Blick in die Zukunft der Agriphotovoltaik
In Deutschland gibt es laufende Pilotprojekte zur Agriphotovoltaik, die auch gefördert werden. Das Erneuerbare-Energien-Gesetz (EEG) sieht ab 2023 erhöhte Energiepreisvergütungen für jede Art von Photovoltaik vor. Agriphotovoltaikanlagen werden seit diesem Jahr auch aufgeführt. Das heißt, dass sie genau wie andere Nischen-Technologien wie „Floating Photovoltaik“ und Photovoltaik auf Parkplätzen mit den üblicheren Solarstromanlagen um Fördergelder konkurrieren werden müssen.

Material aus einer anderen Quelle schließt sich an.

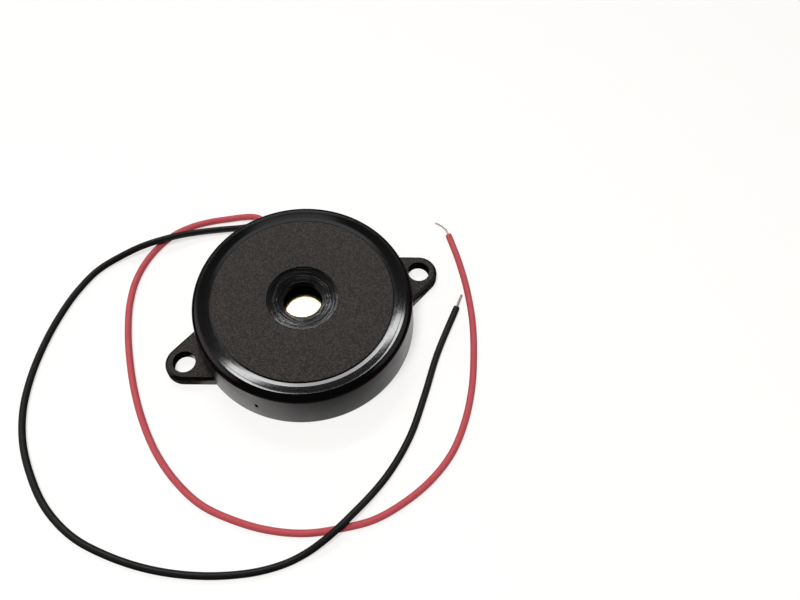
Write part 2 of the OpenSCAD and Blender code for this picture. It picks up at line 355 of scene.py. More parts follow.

Die EU plant, einheitliche Richtlinien für Agriphotovoltaik zu entwickeln, die Landwirt:innen helfen sollen, die Technologie richtig zu integrieren und von Förderungen zu profitieren. Das könnte Agriphotovoltaik noch attraktiver machen – insbesondere, wenn es klare Vorgaben für Planung und Installation gibt.
Zudem wächst die Akzeptanz unter den Landwirt:innen. Laut einer 2024er Umfrage des Fraunhofer ISE sind 72,4 Prozent der befragten Landwirt:innen positiv eingestellt. Das zeigt, dass viele Agriphotovoltaik als eine zukunftsweisende Möglichkeit sehen, ihre Flächen sowohl für die Landwirtschaft als auch für die Stromproduktion zu nutzen.
Die bisher größte Agriphotovoltaikanlage steht übrigens in China. Dort wurde zuvor unfruchtbares Land am Rand der Wüste dank schattenspendender Solarplatten zu fruchtbarem Land gemacht. Im Blick auf immer stärker werdende Hitzeperioden in Deutschland könnte Agriphotovoltaik auch hier eine Lösung sein.